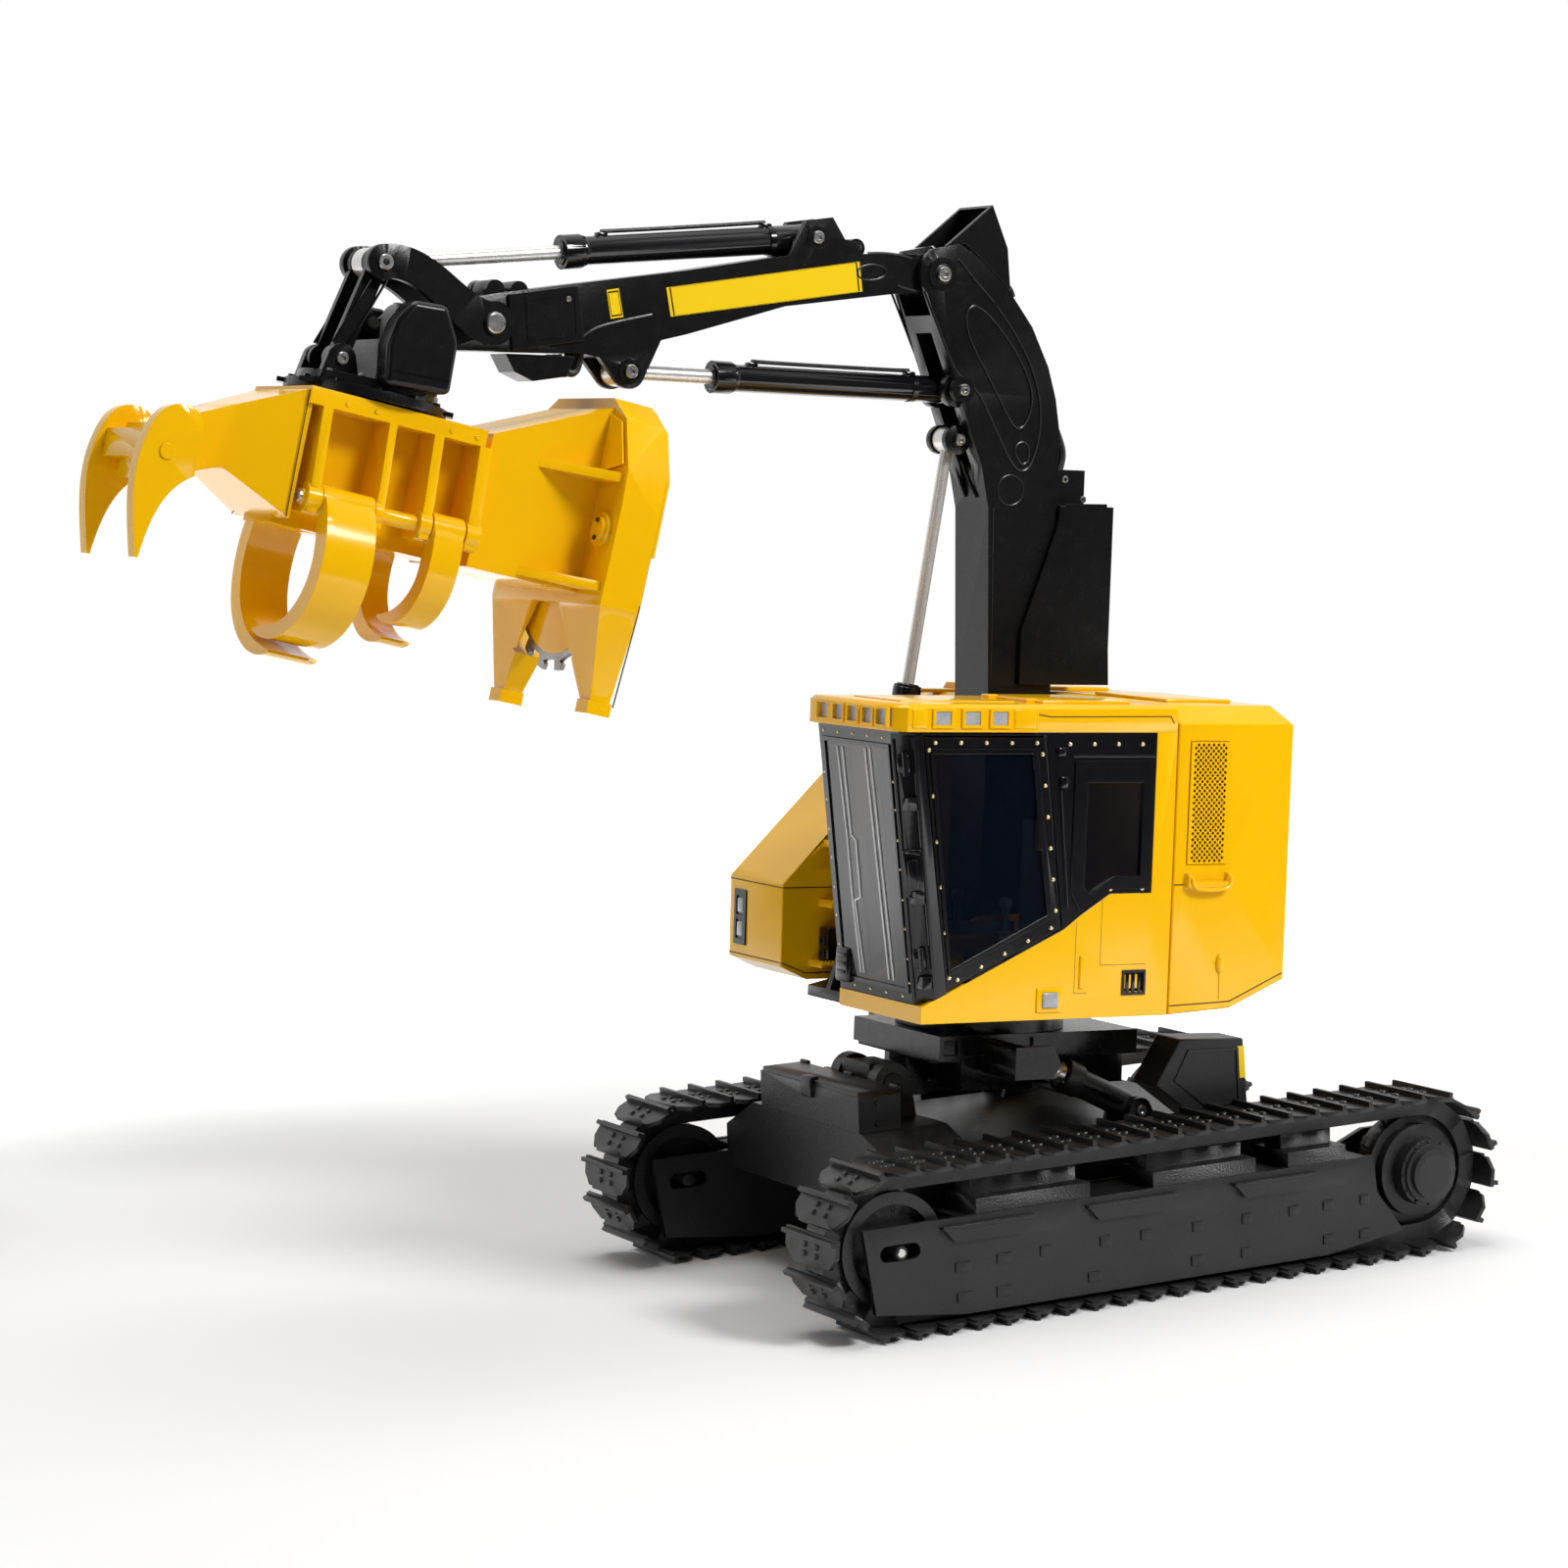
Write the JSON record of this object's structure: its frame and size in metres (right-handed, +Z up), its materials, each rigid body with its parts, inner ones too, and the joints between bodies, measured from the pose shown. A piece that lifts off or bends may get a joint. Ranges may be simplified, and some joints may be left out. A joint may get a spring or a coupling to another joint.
{
  "type": "scale model of a levelling tracked feller buncher",
  "caption": "Die-cast scale model of a tracked feller buncher: levelling undercarriage, slewing cab and engine house, jointed boom and stick, disc saw head with grab arms.",
  "frame": {"origin": "on the ground under the middle of the whole part", "axes": "+X to the front along the tracks, +Y to the machine's left, +Z up"},
  "size_m": [0.2769, 0.1052, 0.2175],
  "materials": {
    "yellow_paint": "gloss yellow enamel",
    "black_paint": "satin black enamel",
    "track_black": "satin black, slightly rough",
    "plated_steel": "bright plated rod",
    "saw_steel": "bare steel",
    "glass": "clear glazing, lightly smoked",
    "lamp_lens": "clear lamp lens",
    "seat_plastic": "matt dark plastic"
  },
  "bodies": {
    "undercarriage": {"carbody": "black_paint", "track_frame_left": "black_paint", "track_frame_right": "black_paint", "track_left": "track_black", "track_right": "track_black", "idlers": "black_paint", "sprockets": "black_paint", "storage_box": "black_paint", "rear_boxes": "black_paint"},
    "levelling_cross": {"levelling_cross": "black_paint"},
    "tilting_frame": {"tilt_frame": "black_paint", "slew_ring": "black_paint"},
    "upper": {"upper_deck": "black_paint", "cab_base": "yellow_paint", "cab_frame": "black_paint", "cab_roof": "yellow_paint", "roof_lamps": "lamp_lens", "windshield": "glass", "side_windows": "glass", "cab_seat": "seat_plastic", "engine_module": "yellow_paint", "right_enclosure": "yellow_paint"},
    "door": {"cab_door": "black_paint", "door_glass": "glass"},
    "boom": {"boom": "black_paint", "boom_cowl": "black_paint", "boom_hose_guard": "black_paint"},
    "lift_barrel": {"lift_barrel": "black_paint"},
    "lift_rod": {"lift_rod": "plated_steel"},
    "stick": {"stick": "black_paint", "stick_guard": "black_paint"},
    "stick_barrel": {"stick_barrel": "black_paint"},
    "stick_rod": {"stick_rod": "plated_steel"},
    "wrist_barrel": {"wrist_barrel": "black_paint"},
    "wrist_rod": {"wrist_rod": "plated_steel"},
    "wrist_arms": {"wrist_arms": "black_paint"},
    "wrist_links": {"wrist_links": "black_paint"},
    "wrist": {"wrist": "black_paint", "wrist_covers": "black_paint"},
    "head": {"head_frame": "yellow_paint", "saw_housing": "yellow_paint", "saw_bottom_cover": "yellow_paint"},
    "saw_disc": {"saw_disc": "saw_steel"},
    "grab_arm_left": {"grab_arm_left": "yellow_paint"},
    "grab_arm_right": {"grab_arm_right": "yellow_paint"},
    "holding_arm_left": {"holding_arm_left": "yellow_paint"},
    "holding_arm_right": {"holding_arm_right": "yellow_paint"},
    "levelling_barrel_left": {"levelling_barrel_left": "black_paint"},
    "levelling_rod_left": {"levelling_rod_left": "plated_steel"},
    "levelling_barrel_right": {"levelling_barrel_right": "black_paint"},
    "levelling_rod_right": {"levelling_rod_right": "plated_steel"}
  },
  "joints": [
    {"name": "levelling", "type": "hinge", "parent": "undercarriage", "child": "levelling_cross", "pos_m": [-0.0185, 0, 0.0413], "axis": [0, 1, 0], "range_deg": [0, 26]},
    {"name": "side_tilt", "type": "hinge", "parent": "levelling_cross", "child": "tilting_frame", "pos_m": [-0.0185, 0, 0.0413], "axis": [0.9975, 0, 0.0706], "range_deg": [-12, 12]},
    {"name": "slew", "type": "hinge", "parent": "tilting_frame", "child": "upper", "pos_m": [-0.0452, 0, 0.05314], "axis": [-0.0706, 0, 0.9975], "continuous": true},
    {"name": "boom_lift", "type": "hinge", "parent": "upper", "child": "boom", "pos_m": [-0.05111, -0.004, 0.06576], "axis": [0, 1, 0], "range_deg": [0, 60]},
    {"name": "stick_lift", "type": "hinge", "parent": "boom", "child": "stick", "pos_m": [-0.03872, -0.004, 0.20368], "axis": [0, -1, 0], "range_deg": [-20, 45]},
    {"name": "wrist_tilt", "type": "hinge", "parent": "stick", "child": "wrist", "pos_m": [0.07747, -0.004, 0.19657], "axis": [0, -1, 0], "range_deg": [0, 75]},
    {"name": "head_turn", "type": "hinge", "parent": "wrist", "child": "head", "pos_m": [0.0863, -0.004, 0.18095], "axis": [-0.2597, 0, 0.9657], "range_deg": [-150, 150]},
    {"name": "saw_spin", "type": "hinge", "parent": "head", "child": "saw_disc", "pos_m": [0.04324, -0.004, 0.1497], "axis": [0.9657, 0, 0.2597], "continuous": true},
    {"name": "cab_door_hinge", "type": "hinge", "parent": "upper", "child": "door", "pos_m": [-0.00855, 0.0462, 0.06566], "axis": [-0.0734, 0, -0.9973], "range_deg": [0, 100]},
    {"name": "grab_right", "type": "hinge", "parent": "head", "child": "grab_arm_right", "pos_m": [0.09703, -0.0175, 0.16261], "axis": [-0.9657, 0, -0.2597], "range_deg": [0, 75]},
    {"name": "grab_left", "type": "hinge", "parent": "head", "child": "grab_arm_left", "pos_m": [0.09703, 0.0095, 0.16261], "axis": [0.9657, 0, 0.2597], "range_deg": [0, 75]},
    {"name": "holding_right", "type": "hinge", "parent": "head", "child": "holding_arm_right", "pos_m": [0.07694, -0.0175, 0.15721], "axis": [-0.9657, 0, -0.2597], "range_deg": [0, 70]},
    {"name": "holding_left", "type": "hinge", "parent": "head", "child": "holding_arm_left", "pos_m": [0.07694, 0.0095, 0.15721], "axis": [0.9657, 0, 0.2597], "range_deg": [0, 70]},
    {"name": "levelling_barrel_left_swing", "type": "hinge", "parent": "undercarriage", "child": "levelling_barrel_left", "pos_m": [-0.0663, 0.023, 0.033], "axis": [0, -1, 0], "range_deg": [-1, 12]},
    {"name": "levelling_rod_left_slide", "type": "slide", "parent": "levelling_barrel_left", "child": "levelling_rod_left", "axis": [0.8809, 0, 0.4732], "range_m": [0, 0.0095]},
    {"name": "levelling_barrel_right_swing", "type": "hinge", "parent": "undercarriage", "child": "levelling_barrel_right", "pos_m": [-0.0663, -0.023, 0.033], "axis": [0, -1, 0], "range_deg": [-1, 12]},
    {"name": "levelling_rod_right_slide", "type": "slide", "parent": "levelling_barrel_right", "child": "levelling_rod_right", "axis": [0.8809, 0, 0.4732], "range_m": [0, 0.0095]},
    {"name": "lift_barrel_swing", "type": "hinge", "parent": "upper", "child": "lift_barrel", "pos_m": [-0.02083, -0.004, 0.06991], "axis": [0, 1, 0], "range_deg": [0, 69]},
    {"name": "lift_rod_slide", "type": "slide", "parent": "lift_barrel", "child": "lift_rod", "axis": [-0.2174, 0, 0.9761], "range_m": [-0.0278, 0]},
    {"name": "stick_barrel_swing", "type": "hinge", "parent": "boom", "child": "stick_barrel", "pos_m": [-0.04288, -0.004, 0.18033], "axis": [0, -1, 0], "range_deg": [-18, 40]},
    {"name": "stick_rod_slide", "type": "slide", "parent": "stick_barrel", "child": "stick_rod", "axis": [0.9972, 0, 0.0746], "range_m": [-0.0075, 0.0167]},
    {"name": "wrist_arms_swing", "type": "hinge", "parent": "stick", "child": "wrist_arms", "pos_m": [0.06169, -0.004, 0.19575], "axis": [0, -1, 0], "range_deg": [0, 42]},
    {"name": "wrist_links_swing", "type": "hinge", "parent": "wrist_arms", "child": "wrist_links", "pos_m": [0.08381, -0.004, 0.20754], "axis": [0, -1, 0], "range_deg": [-4, 1]},
    {"name": "wrist_barrel_swing", "type": "hinge", "parent": "stick", "child": "wrist_barrel", "pos_m": [-0.01069, -0.004, 0.21138], "axis": [0, -1, 0], "range_deg": [0, 8]},
    {"name": "wrist_rod_slide", "type": "slide", "parent": "wrist_barrel", "child": "wrist_rod", "axis": [0.9992, 0, -0.0405], "range_m": [-0.0134, 0]}
  ],
  "couplings": [
    {"joint": "levelling_barrel_left_swing", "follows": "levelling", "ratio": 0.43},
    {"joint": "levelling_rod_left_slide", "follows": "levelling", "m_per_rad": 0.0206},
    {"joint": "levelling_barrel_right_swing", "follows": "levelling", "ratio": 0.43},
    {"joint": "levelling_rod_right_slide", "follows": "levelling", "m_per_rad": 0.0206},
    {"joint": "lift_barrel_swing", "follows": "boom_lift", "ratio": 1.14},
    {"joint": "lift_rod_slide", "follows": "boom_lift", "m_per_rad": -0.0262},
    {"joint": "stick_barrel_swing", "follows": "stick_lift", "ratio": 0.88},
    {"joint": "stick_rod_slide", "follows": "stick_lift", "m_per_rad": 0.021},
    {"joint": "wrist_arms_swing", "follows": "wrist_tilt", "ratio": 0.556},
    {"joint": "wrist_links_swing", "follows": "wrist_tilt", "ratio": -0.04},
    {"joint": "wrist_barrel_swing", "follows": "wrist_tilt", "ratio": 0.1052},
    {"joint": "wrist_rod_slide", "follows": "wrist_tilt", "m_per_rad": -0.01005},
    {"joint": "grab_left", "follows": "grab_right", "ratio": 1},
    {"joint": "holding_left", "follows": "holding_right", "ratio": 1}
  ]
}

■ TO DO: Check each line in the listing above for the string "bodies", then report how many lines contain it, with no other text.

■ RESULT OF THIS EXERCISE: 2